When I am trying to demonstrate how the
model works, and which factors contribute to its predictive accuracy, I ask
students if there is a current conflict or problem in international relations
that they would like to be able to predict. Usually there are several, but
students converge on one. I have used the outcome of the peace talks in
Northern Ireland quite successfully a number of times when the issue was
central in the news, but any topic will work as long as students know enough
about the central players and basic issues at stake. Current American conflicts
with Iraq or North Korea would present ideal examples as well. More complex
issues related to the conflict in the Middle East or the war on terrorism can
be used, too, although the exercise works best when the central prediction is
clear and limited in scope.
I then write the central
variables--players, positions, power, and salience--on the board, and ask
students to name the central players. Usually they can generate a few of the
key ones, but I often must add more obscure players. Once the players are
listed, I draw a continuum on the board, write in the extreme positions on each
side, and then ask students to place the players along it. For example, in the
case of Northern Ireland, one extreme says "unity with the Irish Republic" and
the other says "unity with England." As students make suggestions about where
certain players should be placed, I challenge those placements that I do not
believe are accurate, asking students to justify their decisions. Often other
students will do the same.
Students are then asked to assess the
power of the relevant players on a scale of 1-100. I remind them that the
entire scale should add up to 100. This part of the exercise helps students see
that their first impressions are not always lasting ones. Often they start with
extreme guesses about the power of particular actors--giving the United States
100, for example--and then are left not knowing what to do with the other
players. In this section, I let students start with whatever extreme values
they generate. Upon realizing that the distributions do not add up, they see
the inherent errors in their early assessments. I am careful to question them
on balancing their judgments as well, so that if they say the United States has
60 and England has 30 and the Irish Republic has 10, then they are arguing that
the United States can impose its will on both England and Ireland. I ask
students if they think this is right, and further reassessments take place as
they begin to realize that power is highly relative in these contexts.

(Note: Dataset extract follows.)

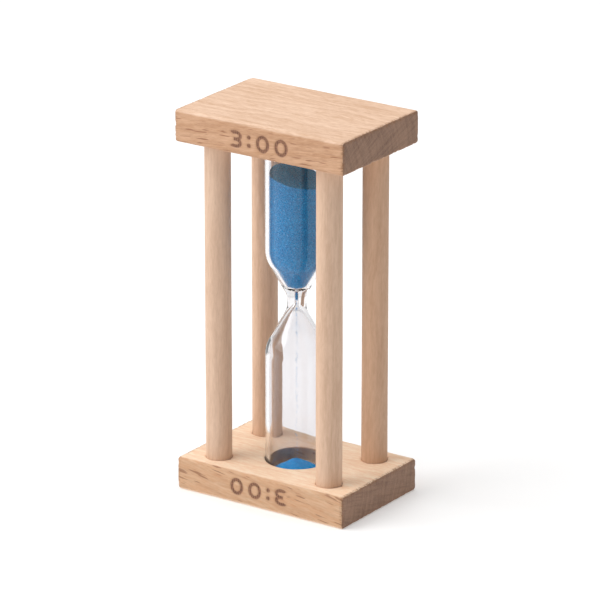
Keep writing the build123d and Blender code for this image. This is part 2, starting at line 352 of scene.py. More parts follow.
def wood(name, origin, grain, radial, pale, deep, end_pale, end_deep, fleck, fleck_amount, pith, shift,
         tangential_tint=(1, 1, 1), figure=1.0, marked=False):
    """Beech seen on any face: fibres, growth rings, ray flecks on tangential faces, and darker end grain.

    Marked wood also shows the torn edges and the burned mark, from two attributes of its mesh.
    """
    n = Nodes(name)
    turn = grain_turn(grain, radial)
    straight = n.turned(n.place(origin), rotation=turn, shift=shift)
    wander = n.noise(n.turned(straight, scale=(0.06, 0.12, 0.12)), detail=2.0)
    along, sideways, outward = n.add("SeparateXYZ", {0: straight}).outputs
    bend = n.math("MULTIPLY", n.math("SUBTRACT", wander, 0.5), 3.0)
    from_pith = n.math("ADD", n.math("ADD", outward, bend), pith)
    squares = [n.math("POWER", part, 2.0) for part in (sideways, from_pith)]
    ring_radius = n.math("SQRT", n.math("ADD", *squares))
    ring_arc = n.math("MULTIPLY", n.math("ARCTAN2", sideways, from_pith), pith)
    grown = n.add("CombineXYZ", {0: along, 1: ring_arc, 2: ring_radius}).outputs[0]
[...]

Finally, I ask students to assess the
salience of the various actors. They must judge how important the particular
issue is to each player relative to the other important issues that the actor
confronts. In this way, students see that while power is assessed relative to
other actors, salience is judged within the domestic political context of each
state. Again, students often find themselves changing their assessments as they
begin to consider the other important issues facing each player. Some players
will always be very high because they are single-issue actors, but others will
be confronted with many other concerns besides the conflict at hand.
Since I tend not to teach this topic in
a highly mathematical way (because I am teaching introductory students), I use
logic and rhetoric at this point to discuss the way that these factors combine,
and not a formal model. However, this could certainly be done with higher-level
students.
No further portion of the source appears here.